From afar, there comes what sounds at first
like a faint wavering cry. As it draws nearer, it
becomes a strange sound, as of a laugh, and yet a
sob. The two great powers of joy and sorrow,
who divide the empire of the human breast,
seem to speak with one voice somewhere in the
air. This is the cry of the night-hawk, who
always flies after sundown. He delights in
darting through the dusky air over the upland
fields, where the strained sinews and heated
feet of the tired cart-horses are getting their
wholesome cold bath in the dew from the long
tremulous grass. He strikes the fresh night
breeze with his strong wings, making his own
strange music as he goes, and is a merry
though eccentric bird, who turns night into
day in a rollicking fashion.

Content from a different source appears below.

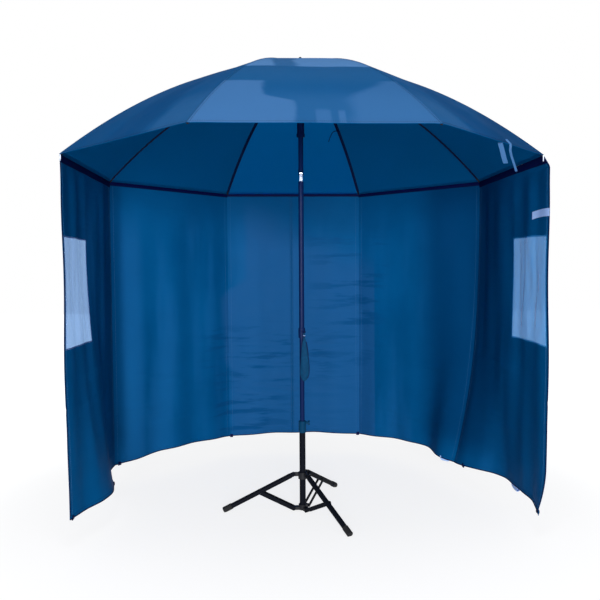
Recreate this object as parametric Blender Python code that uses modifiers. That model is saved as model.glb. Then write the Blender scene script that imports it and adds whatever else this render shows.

But now, as I
lean out over the white stars of the jasmine, a
much more unearthly spirit-like cry reaches my
ear. It touches the nerves for a moment,
though I well know that it is only the owl who
is sailing through the moonlight, and talking to
himself about the probability of finding supper
for his little family. I know of nothing which
leads one so readily into a tide of spiritual
musing as this midnight cry of the owl. The
most hard worked matter-of-fact man on earth
could hardly listen to it without getting a
twinge of poetry. He might see the face of his
mother, as he used to see it long ago, in the
old family pew, with the light of the church
window falling upon it. The ringlet of his first
love might again touch his cheek. He might
re-enter castles in the air, built in boyhood,
and commune there with ghosts of long dead
hopes and starved ambitions. But what is
that new sound, like the noise of half a dozen
fairy steam threshing-machines all in full
motion? It is but the buzzing of two or three
cockchafers who have been attracted by the
light of my candle, and are fluttering among
the jasmine blossoms just below.

It is not the greenwood only that
furnishes voices for the chorus of midnight.
The poultry-yard and the aviary are by no
means silent. The geese are bad sleepers or
much given to talking in their sleep. They
cackle loudly. He knew the ways of geese who
first told the old story about the saving of the
capitol. Their voices seem so animated that I
think they must be discussing an excursion
to the stream in the valley for to-morrow,
and disputing as to which willow they shall
choose for their rest in the shade at noon.
Chanticleer is saluting the moon with as "lively a
din" as that with which he wakes up the morning.
Our west country common people are
much troubled in their minds when they are
wide enough awake to hear a cock crowing at
midnight; they regard it as a foreboding of
death. If somebody in our village had died
every time the cocks crowed at midnight
during this year 'sixty eight, there would not
be sixty-eight of us left. Shakespeare must
have heard the cocks crowing, on bright clear
frosty winter nights, in the court-yard of Ann
Hathaway's dwelling as he left the old farm-
house after some convivial meeting; and
finding thus that a beautiful sacred ancient
superstition, which he had learned at his
mother's knee, was confirmed by nature, wrote
those familiar lines in Hamlet of "the bird of
dawn:"

   Some say that ever 'gainst that season comes,
   Wherein our Saviour's birth is celebrated,
   This bird of dawning singeth all night long,
   And then, they say, no spirit dares stir abroad,
   The nights are wholesome.

A melody comes stealing towards me, seeming
to rise and fall with the breeze. So might
Jessica call to Lorenzo from her balcony
while Shylock sleeps. So might Laura's spirit
speak. These are the voices of the doves that
live in the large cage in the garden, and spend
much of the night in sweet discourse together.
Somewhere near at hand I hear a monotonous
grinding, a lazy comfortable noise that makes
me drowsy. It is made by the teeth of the
horses as they crunch sleepily at their oats.